June ***** Phoebe met a new friend soon after moving into a new neighborhood. But it soon became apparent that the two were from different backgrounds and would likely have different adult outcomes. Describing her new friend, Phoebe observed: “She had other things I lacked: cowlicks, cavities, Barbie dolls, a number of relatives who lived with her, a record player and some glossy 45s, and her period. I, she explained to me, had these advantages: long hair, a resident father, my own room. June told me I was lucky in a voice that made me sure I was not.” (p. 149).

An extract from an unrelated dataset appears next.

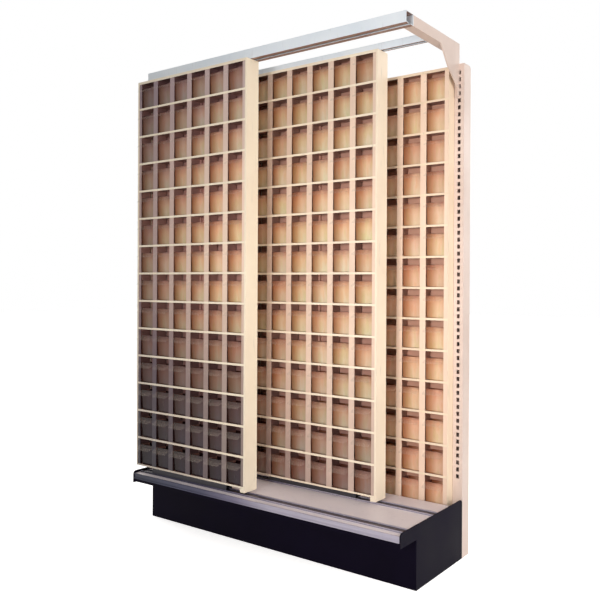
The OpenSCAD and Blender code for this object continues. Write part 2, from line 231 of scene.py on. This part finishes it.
def divider_sheet(name, bank, strip, wall):
    """Moulded divider: a pale face strip along its front, and walls behind it in brown painted shade.
    Painted shade darkens the strip and walls from row to row, and the strip towards the left and at the lower left."""
    n = Nodes(name)
    cloud = n.noise(6.0, 4.0)
    place = n.axes()
    _, row = n.phase(place["Z"], bank["low"], bank["row"], bank["height"])
    _, column = n.phase(place["X"], bank["left"], bank["pitch"], bank["width"])
    height = n.math("DIVIDE", row, ROWS - 1)
    reach = n.math("DIVIDE", column, bank["count"] - 1)
    # painted shade on the strip from row to row, towards the left and at the lower left corner
    row_shade = n.ramp(height, bank["rows"])
    pale = n.ramp(cloud, [(0.3, strip), (0.75, scaled(strip, 0.88))])
    pale = n.tone(pale, row_shade, bank["toning"])
    pale = n.tone(pale, n.ramp(reach, bank["columns"]))
    pale = n.tone(pale, n.corner(height, reach, bank))
    # the walls: brown painted shade, darker from row to row
    brown = n.ramp(cloud, [(0.3, wall), (0.75, scaled(wall, 0.8))])
    brown = n.tone(brown, row_shade, RECESS_SHADE_TONING)
    behind = n.math("GREATER_THAN", place["Y"], bank["face"] + STRIP_BACK)
    n.surface(Base_Color=n.mix(behind, pale, brown))
    n.surface(Roughness=n.ramp(cloud, [(0.3, grey(0.42)), (0.8, grey(0.55))]))
    n.bump(n.noise(700.0, 3.0), 0.15, 0.0003)
    return n.material


def extrusion(name, color, groove):
    """Satin anodised extrusion with draw lines along X, darker towards the left with a painted shadow and a painted
    dark reflection.
    The floor of its grooves is darker with painted shade."""
    n = Nodes(name)
    lines = n.noise(400.0, 3.0, stretch=(0.01, 1, 1))
    place = n.axes()
    metal = n.ramp(lines, [(0.3, color), (0.7, scaled(color, 0.85))])
    # painted shadow and painted reflection, darker towards the left
    metal = n.tone(metal, n.ramp(n.share(place["X"], *EXTRUSION_ENDS), SHADOW_REFLECTION_TONES))
    # painted shade on the grooves' floor
    wear_and_shade = n.math("COMPARE", place["Z"], GROOVE_Z, GROOVE_SPAN)
    n.surface(Base_Color=n.mix(wear_and_shade, metal, groove), Metallic=0.25)
    n.surface(Roughness=n.ramp(lines, [(0.3, grey(0.3)), (0.7, grey(0.45))]))
    n.bump(lines, 0.1, 0.0003)
    return n.material


def satin_black(name, color, wear_and_shade):
    """Near-black satin coat with faint scuffs, hardly shiny."""
    n = Nodes(name)
    cloud = n.noise(7.0, 5.0)
    n.surface(Base_Color=n.ramp(cloud, [(0.4, color), (0.8, wear_and_shade)]), Specular_IOR_Level=0.04)
    n.surface(Roughness=n.ramp(cloud, [(0.3, grey(0.5)), (0.8, grey(0.62))]))
    n.bump(n.noise(800.0, 2.0), 0.1, 0.0003)
    return n.material


def nylon(name, color):
    """Dark moulded nylon with a fine matt grain."""
    n = Nodes(name)
    grain = n.noise(700.0, 3.0)
    n.surface(Base_Color=n.ramp(grain, [(0.3, color), (0.7, scaled(color, 1.4))]), Roughness=0.55)
    n.bump(grain, 0.2, 0.0003)
    return n.material


# finishes

# painted shade that bins, strips and the hollows' brown share, darker in the lower rows and the left columns: ramps
# over the rows from the lowest, and the columns from the left
ROW_TONES = {
    "front": [
        (0.0, srgb(62, 60, 88)), (0.15, srgb(92, 88, 112)), (0.3, srgb(172, 164, 174)), (0.5, WHITE),
        (0.75, srgb(250, 250, 252)), (1.0, srgb(190, 190, 214))
    ],
    "middle": [(0.0, srgb(160, 150, 168)), (0.3, srgb(236, 232, 234)), (0.7, WHITE), (1.0, srgb(228, 226, 228))],
    "rear": [(0.0, srgb(246, 238, 236)), (1.0, srgb(246, 244, 242))],
}
COLUMN_TONES = {
    "front": [(0.0, srgb(190, 186, 200)), (0.3, srgb(226, 222, 228)), (0.8, WHITE)],
    "middle": [(0.0, srgb(232, 228, 230)), (0.6, srgb(248, 248, 248))],
    "rear": [(0.0, WHITE), (1.0, WHITE)],
}
# painted shade at each bank's lower left corner
CORNER_TONES = {
    "front": [(0.0, srgb(124, 122, 146)), (0.5, srgb(196, 190, 204)), (0.95, WHITE)],
    "middle": [(0.0, srgb(196, 190, 196)), (0.5, WHITE)],
    "rear": [(0.0, WHITE), (1.0, WHITE)],
}
CORNER_RISE = 2.0

# a bin's face, from its foot to its top, darker towards the top with painted shade, with a share of cloud that blurs
# the steps
FACE_TONES = {
    "front": [
        (0.2, srgb(255, 236, 200)), (0.6, srgb(255, 214, 178)), (0.8, srgb(232, 184, 156)), (0.94, srgb(180, 132, 118))
    ],
    "middle": [
        (0.2, srgb(255, 244, 214)), (0.6, srgb(255, 224, 190)), (0.8, srgb(238, 194, 164)), (0.94, srgb(188, 140, 122))
    ],
    "rear": [
        (0.2, srgb(255, 234, 206)), (0.6, srgb(250, 216, 190)), (0.8, srgb(238, 194, 168)), (0.94, srgb(188, 140, 124))
    ],
}
FACE_STRETCH = 1.3
CLOUD_SHARE = 0.3
# painted shade across a face from its left edge
EDGE_TONES = [(0.0, srgb(166, 128, 106)), (0.3, srgb(218, 194, 176)), (0.62, WHITE)]
STREAK_TONES = [(0.35, srgb(255, 242, 232)), (0.5, WHITE), (0.65, srgb(246, 250, 234))]
GOODS_TONES = [(0.0, srgb(234, 218, 210)), (0.35, srgb(255, 240, 232)), (0.7, srgb(252, 252, 234)), (1.0, WHITE)]
# the bins' sides: a darker brown that is painted shade
CHEEK = srgb(152, 110, 100)
LIP = srgb(244, 226, 210)
LIP_ALPHA = 0.06

# how strongly the rows' painted shade tones each bank's strips, the brown painted shade of the hollows and walls, and
# how strongly the corner's painted shade tones the case
STRIP_TONING = {"front": 0.75, "middle": 0.5, "rear": 0.3}
RECESS_SHADE_TONING = 0.8
CASE_TONING = 0.45

# the cream and its dust are a little darker towards the rear bank: painted shade
CREAM = {"front": srgb(248, 236, 213), "middle": srgb(246, 232, 209), "rear": srgb(242, 222, 196)}
CREAM_DUST = {"front": srgb(238, 222, 198), "middle": srgb(236, 218, 195), "rear": srgb(232, 208, 182)}
# WALL is brown painted shade for each bank's hollows and divider walls
WALL = {"front": srgb(204, 154, 142), "middle": srgb(204, 156, 138), "rear": srgb(212, 164, 142)}
STRIP = srgb(246, 218, 196)

# the lips and the face strips end this far behind each bank's face
LIP_BACK = 0.0045
STRIP_BACK = 0.00305

# the price channel and tracks: their ends along X, the height of the grooves' floor, and how near counts as on it
EXTRUSION_ENDS = (-0.64, 0.64)
GROOVE_Z, GROOVE_SPAN = 0.206, 0.0006
# painted shadow of the front panel and painted dark reflection, darker towards the left
SHADOW_REFLECTION_TONES = [
    (0.06, srgb(56, 60, 82)), (0.16, srgb(82, 88, 112)), (0.33, srgb(106, 108, 132)), (0.45, srgb(176, 174, 190)),
    (0.58, WHITE)
]

ROWS = 14
BANKS = {"front": 6, "middle": 6, "rear": 12}
# the rod runs past the pitches of its bins by ROD_PAST, and the first bin stands FIRST_BIN from its left end
ROD_PAST = 0.0028
FIRST_BIN = 0.014
BIN_GAP = 0.0252
# the sheet of a case's sides, front rails, and floor, roof and back, with a little to spare
SIDE_SHEET, FRONT_SHEET, SKIN = 0.01, 0.02, 0.001


def bank_grid(bank, columns):
    """Where a bank's face is, and how its bins repeat across and up it."""
    low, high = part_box(bank + "_frame")
    rod, top = (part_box("%s_bins_%02d" % (bank, row)) for row in (ROWS, 1))
    pitch = (rod[1][0] - rod[0][0] - ROD_PAST) / columns
    return {
        "face": low[1],
        "hollow": (
            (low[0] + SIDE_SHEET, low[1] + FRONT_SHEET, low[2] + SKIN),
            (high[0] - SIDE_SHEET, high[1] - SKIN, high[2] - SKIN)
        ),
        "count": columns,
        "rows": ROW_TONES[bank],
        "columns": COLUMN_TONES[bank],
        "corner": CORNER_TONES[bank],
        "toning": STRIP_TONING[bank],
        "left": rod[0][0] + FIRST_BIN,
        "pitch": pitch,
        "width": pitch - BIN_GAP,
        "low": rod[0][2],
        "row": (top[0][2] - rod[0][2]) / (ROWS - 1),
        "height": rod[1][2] - rod[0][2],
    }


# the rails' undersides take a brown painted shade
WHITE_COAT = powder_coat("white_coat", srgb(234, 240, 246), srgb(218, 228, 238), underside_shade=srgb(140, 108, 96))
FINISH = {
    "rail": WHITE_COAT,
    "plinth": satin_black("black_coat", srgb(7, 3, 18), srgb(13, 8, 26)),
    "deck": powder_coat("deck_coat", srgb(234, 224, 226), srgb(218, 208, 212)),
    # the shelves are brown: painted shade of the hollows between the bins
    "shelf": powder_coat("shelf_coat", srgb(190, 142, 130), srgb(164, 120, 112)),
    # the dark groove colour is painted shade
    "profile": extrusion("anodised", srgb(176, 170, 186), srgb(70, 62, 66)),
    "glide": nylon("dark_nylon", srgb(40, 38, 44)),
    "frame": powder_coat("upright_coat", srgb(218, 198, 188), srgb(204, 183, 172)),
}
BANK_FINISH = {}
for bank, columns in BANKS.items():
    grid = bank_grid(bank, columns)
    BANK_FINISH[bank] = {
        "bin": clear_sheet(bank + "_smoke", grid, FACE_TONES[bank], CHEEK),
        "divider": divider_sheet(bank + "_divider", grid, STRIP, WALL[bank]),
        # the case: brown painted shade in its hollow and at its lower left
        "frame": powder_coat(bank + "_coat", CREAM[bank], CREAM_DUST[bank], grid, WALL[bank]),
    }

slots = {part["node"]: part["material_slot"] for part in frame["record"]["subparts"]}
for name, obj in NODES.items():
    bank, slot = name.split("_")[0], slots[name]
    finish = BANK_FINISH.get(bank, {}).get(slot) or FINISH[slot]
    obj.data.materials.clear()
    obj.data.materials.append(finish)


# softened edges

BEVEL = {"frame": 0.0006, "rail": 0.0008, "plinth": 0.0008, "deck": 0.0006, "bin": 0.0004}
for name, obj in NODES.items():
    width = BEVEL.get(slots[name])
    if width:
        bevel = obj.modifiers.new("soft_edges", "BEVEL")
        bevel.width = width
        bevel.segments = 2
        bevel.limit_method = "ANGLE"
        bevel.angle_limit = math.radians(35)
        bevel.harden_normals = False


# camera

# fitted to the photo: its width, the focal length and the height of its centre in pixels
PHOTO = 600
FOCAL_PX = 727.25
CENTRE_V = 283.4
YAW, PITCH, ROLL = (math.radians(a) for a in (36.72, 0.04, 0.28))
CAMERA_AT = Vector((1.7396, -2.2701, 0.9981))
SENSOR = 36

right = Vector((math.cos(YAW), math.sin(YAW), 0))
forward = Vector((-math.sin(YAW) * math.cos(PITCH), math.cos(YAW) * math.cos(PITCH), -math.sin(PITCH)))
up = right.cross(forward)
across = math.cos(ROLL) * right + math.sin(ROLL) * up
upward = -math.sin(ROLL) * right + math.cos(ROLL) * up

camera_data = bpy.data.cameras.new("photo_camera")
camera_data.sensor_width = SENSOR
camera_data.sensor_fit = "HORIZONTAL"
camera_data.lens = SENSOR * FOCAL_PX / PHOTO
camera_data.shift_y = (CENTRE_V - PHOTO / 2) / PHOTO
camera_data.clip_end = 60
camera = bpy.data.objects.new("photo_camera", camera_data)
turn = Matrix((across, upward, -forward)).transposed()
camera.matrix_world = Matrix.Translation(CAMERA_AT) @ turn.to_4x4()
bpy.context.scene.collection.objects.link(camera)
bpy.context.scene.camera = camera


# floor, world and lamps

FLOOR_GLOW = 0.72
WORLD_SEEN, WORLD_LIGHT = 1.0, 0.29


def seen_ray(tree):
    """1 for a ray from the camera, a reflection or clear glass, and 0 for one that only brings light."""
    rays = tree.nodes.new("ShaderNodeLightPath").outputs
    total = rays["Is Camera Ray"]
    for kind in ("Is Glossy Ray", "Is Transmission Ray"):
        node = tree.nodes.new("ShaderNodeMath")
        node.operation = "ADD"
        node.use_clamp = True
        tree.links.new(total, node.inputs[0])
        tree.links.new(rays[kind], node.inputs[1])
        total = node.outputs["Value"]
    return total


def pale_backdrop():
    """A floor that is white to the camera and pale to everything else."""
    n = Nodes("pale_floor")
    n.surface(Base_Color=srgb(236, 234, 232), Roughness=0.8)
    plain = n.shader.outputs["BSDF"]
    glow = n.add("ShaderNodeEmission", [("Color", (1, 1, 1, 1)), ("Strength", FLOOR_GLOW)]).outputs["Emission"]
    both = n.add("ShaderNodeAddShader", [(0, plain), (1, glow)]).outputs["Shader"]
    chosen = n.add("ShaderNodeMixShader", [("Fac", seen_ray(n.tree)), (1, plain), (2, both)])
    n.feed(n.output.inputs["Surface"], chosen.outputs["Shader"])
    return n.material


bpy.ops.mesh.primitive_plane_add(size=40, location=(0, 0, 0))
floor = bpy.context.object
floor.name = "floor"
floor.data.materials.append(pale_backdrop())

world = bpy.data.worlds.new("studio")
bpy.context.scene.world = world
world.use_nodes = True
tree = world.node_tree
tree.nodes.clear()
choose = tree.nodes.new("ShaderNodeMixShader")
output = tree.nodes.new("ShaderNodeOutputWorld")
tree.links.new(seen_ray(tree), choose.inputs["Fac"])
for slot, strength in ((1, WORLD_LIGHT), (2, WORLD_SEEN)):
    sky = tree.nodes.new("ShaderNodeBackground")
    sky.inputs["Color"].default_value = (1, 1, 1, 1)
    sky.inputs["Strength"].default_value = strength
    tree.links.new(sky.outputs["Background"], choose.inputs[slot])
tree.links.new(choose.outputs["Shader"], output.inputs["Surface"])


def softbox(name, place, target, size, power, color=(1, 1, 1), spread=180):
    """A square area lamp that faces target, with its beam limited to spread degrees."""
    data = bpy.data.lights.new(name, "AREA")
    data.size = size
    data.energy = power
    data.color = color
    data.spread = math.radians(spread)
    lamp = bpy.data.objects.new(name, data)
    lamp.location = place
    aim = Vector(target) - Vector(place)
    lamp.rotation_euler = aim.to_track_quat("-Z", "Y").to_euler()
    bpy.context.scene.collection.objects.link(lamp)


softbox("key", (0.9, -2.9, 1.1), (0.62, 0, 0.98), 0.8, 9.6, (1.0, 0.96, 0.92), 68)
softbox("side", (3.3, -0.5, 1.3), (0.2, 0, 1.0), 1.6, 52, (1.0, 0.97, 0.93))
softbox("top", (0.2, -1.2, 4.2), (0, 0, 1.0), 2.0, 10)
softbox("left", (-3.4, 0.9, 1.6), (0, 0.2, 1.0), 1.8, 60, (1.0, 0.98, 0.96))
softbox("back", (0.6, 3.6, 1.9), (0, 0.2, 1.0), 2.0, 60, (1.0, 0.98, 0.96))

bpy.context.scene.view_settings.view_transform = "Standard"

I found a twist at the end of the story very sad.
Secretary of State ***** Should loyalty to one’s birth family ever supersede loyalty to a family one creates through marriage? That is a central question in this story. Sophie, a child, had to witness the battle for the control of her father’s soul between the Barron family and her father. Her mother, a Barron, was in the enemy camp. In later life, Sophie will reflect on the pressures that made up such a family. Sophie recalled: “Every older Barron had a younger Barron to take care of. Ida, a fretter even as a child, would once a month get up in the middle of the night and dress my mother before leading her out to the lawn. It wasn’t that she’d smelled smoke, exactly: it was just that she’d remembered a fire. (p. 168)

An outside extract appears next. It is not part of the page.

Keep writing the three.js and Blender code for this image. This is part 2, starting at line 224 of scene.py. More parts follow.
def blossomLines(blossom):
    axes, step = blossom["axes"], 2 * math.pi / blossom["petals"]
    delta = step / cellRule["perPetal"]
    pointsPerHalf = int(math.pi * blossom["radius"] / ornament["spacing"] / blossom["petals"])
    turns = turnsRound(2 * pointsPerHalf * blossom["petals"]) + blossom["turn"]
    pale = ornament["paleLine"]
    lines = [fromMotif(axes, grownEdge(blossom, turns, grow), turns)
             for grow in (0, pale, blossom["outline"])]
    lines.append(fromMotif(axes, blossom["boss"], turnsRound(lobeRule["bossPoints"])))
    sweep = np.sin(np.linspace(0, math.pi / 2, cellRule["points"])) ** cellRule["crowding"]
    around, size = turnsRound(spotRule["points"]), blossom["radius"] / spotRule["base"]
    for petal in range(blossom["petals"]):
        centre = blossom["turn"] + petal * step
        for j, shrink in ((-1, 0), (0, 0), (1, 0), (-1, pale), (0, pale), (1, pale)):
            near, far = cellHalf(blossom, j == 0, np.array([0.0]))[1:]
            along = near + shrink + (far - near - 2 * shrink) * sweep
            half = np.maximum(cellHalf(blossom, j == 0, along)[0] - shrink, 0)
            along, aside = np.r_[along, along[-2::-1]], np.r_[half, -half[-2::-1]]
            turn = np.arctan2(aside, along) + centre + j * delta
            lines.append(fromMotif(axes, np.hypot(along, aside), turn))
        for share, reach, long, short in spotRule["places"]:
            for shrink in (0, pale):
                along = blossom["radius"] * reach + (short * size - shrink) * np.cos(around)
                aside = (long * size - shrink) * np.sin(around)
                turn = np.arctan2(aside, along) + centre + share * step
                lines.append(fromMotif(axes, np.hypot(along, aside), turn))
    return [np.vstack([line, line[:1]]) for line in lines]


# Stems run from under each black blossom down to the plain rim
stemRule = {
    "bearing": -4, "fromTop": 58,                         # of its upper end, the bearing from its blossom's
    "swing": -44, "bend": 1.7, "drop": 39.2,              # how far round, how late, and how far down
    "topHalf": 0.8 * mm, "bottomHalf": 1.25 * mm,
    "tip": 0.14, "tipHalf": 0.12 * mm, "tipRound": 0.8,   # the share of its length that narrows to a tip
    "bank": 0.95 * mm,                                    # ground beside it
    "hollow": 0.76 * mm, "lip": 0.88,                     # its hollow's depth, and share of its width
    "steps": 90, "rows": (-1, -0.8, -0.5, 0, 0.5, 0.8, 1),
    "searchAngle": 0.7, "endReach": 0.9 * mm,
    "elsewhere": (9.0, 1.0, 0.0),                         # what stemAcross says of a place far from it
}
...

The Goings-On of the World ***** “One morning in the last week of May I got up, got dressed, and killed my wife. I remember an argument the night before about oranges, and Rosie threatening to leave.” (p. 197). These are the second and third sentences beginning this story. Joseph Green had remorse for much of his life, both in and out of prison, for what he had done. When contemplating suicide, he thought: “I imagined undoing my body as if it were a machine, unscrewing first my feet, then calves, opening my torso like a cabinet and clattering around in there, untightening kidneys.” (p. 198).
The novel is such a good collection of stories; words fail me in trying to describe them. Luckily for readers of this collection, words did not fail the author.